Por eso sigue gustando a un porcentaje exiguo pero constante de alumnas adolescentes (no sé cuándo fue la última vez que vi a un chico leerla), porque mantiene una intensidad agotadora que es con la que ellas viven normalmente, porque no se para en barras, es morbosa y al mismo tiempo natural, y todo lo que pasa nos lo imaginaríamos en el cine aunque no se hubiera nunca filmado ninguna. Hoy parece una película de Tim Burton, más que el melodrama de sesión de tarde con el que falsamente la edulcoraron. Está más cerca de Bram Stocker que de Jane Austen, no deja de ser una pieza gótica muy teatral, atacada por una pasión narrativa que le impide detenerse nunca en nada, y menos en los detalles irrelevantes, o sea casi todos. Es la economía de la oralidad, que puede ser todo lo prolija que quiera, pero, como tiende a no aburrir, economiza en decorado y en reflexiones gratuitas. De la oralidad nace la narración pura, la que solo necesita un par de líneas para describir un sitio, pero puede emplear páginas y páginas recreándose en alguna historia.
A estas alturas, claro, la historia de Cumbres borrascosas nos conmueve tanto como cualquier otro cuento gótico, más bien poco, pero soy testigo de que ese cúmulo de barbaridades y ese ritmo desbocado —jamás precipitado— de la narración son adictivas en mentes de lectoras jóvenes y apasionadas. Ellas prescinden del aparato técnico, que es lo que a mí ahora me hace reverenciarlo más que nunca. Es Shakespeare, es una escritora hablando, escuchando a sus personajes, convirtiéndose en ellos, es un drama que divierte y aterroriza, y tiene el encanto de la inmensa fe de su autora en lo que nos está contando. Pero claro, si en vez de decirles a esas alumnas que es una historia tremenda, oscura, morbosa y llena de personajes monstruosos, les digo que es una joya del arte de narrar, no creo que nadie la escogiera como lectura voluntaria. Luego la devoran. La escena de Cathy plantándole cara a Heathcliff les pone unos ojos de lectora febril parecidos a los que Cathy tiene después, cuando se vuelve más emo…

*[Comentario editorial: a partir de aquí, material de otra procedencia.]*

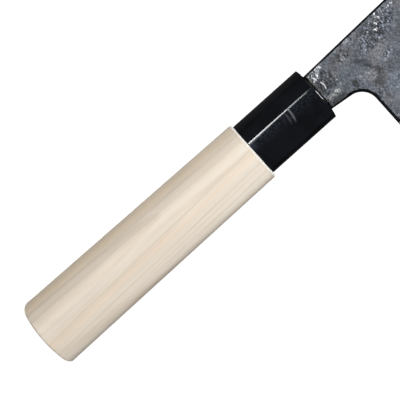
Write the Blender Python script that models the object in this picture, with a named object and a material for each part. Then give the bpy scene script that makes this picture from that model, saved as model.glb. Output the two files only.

Emily Brontë, Cumbres borrascosas, trad. Nicole D'Amonville, Penguin, 2015, 466 p.

1 comentario:

  1. Recientemente, ya con pelo blanco, la he leído por primera vez. Tras 20 páginas estaba impresionado y pensé: "...es una narradora de raza", de hecho me recordó a los purasangre ingleses a los que soy muy aficionado- desbocados sobre la pista de puro talento corredor (narrativo en el caso de Emily). Como apunté en otro sitio, a mi la novela me recuerda ciertas descripciones del Infierno psíquico construidas por algunas escuelas espiritistas, infierno en el que todos están atrapados y del que es imposible huir... (Después pasé a su hermana y Jane Eire, cuyo primer tercio me pareció una prosa narrativa realista de gran calidad, pero después, a partir del idilio con el señor Rochester, se me fue diluyendo en folletín, con el abuso de la inverosímilitud propia del género.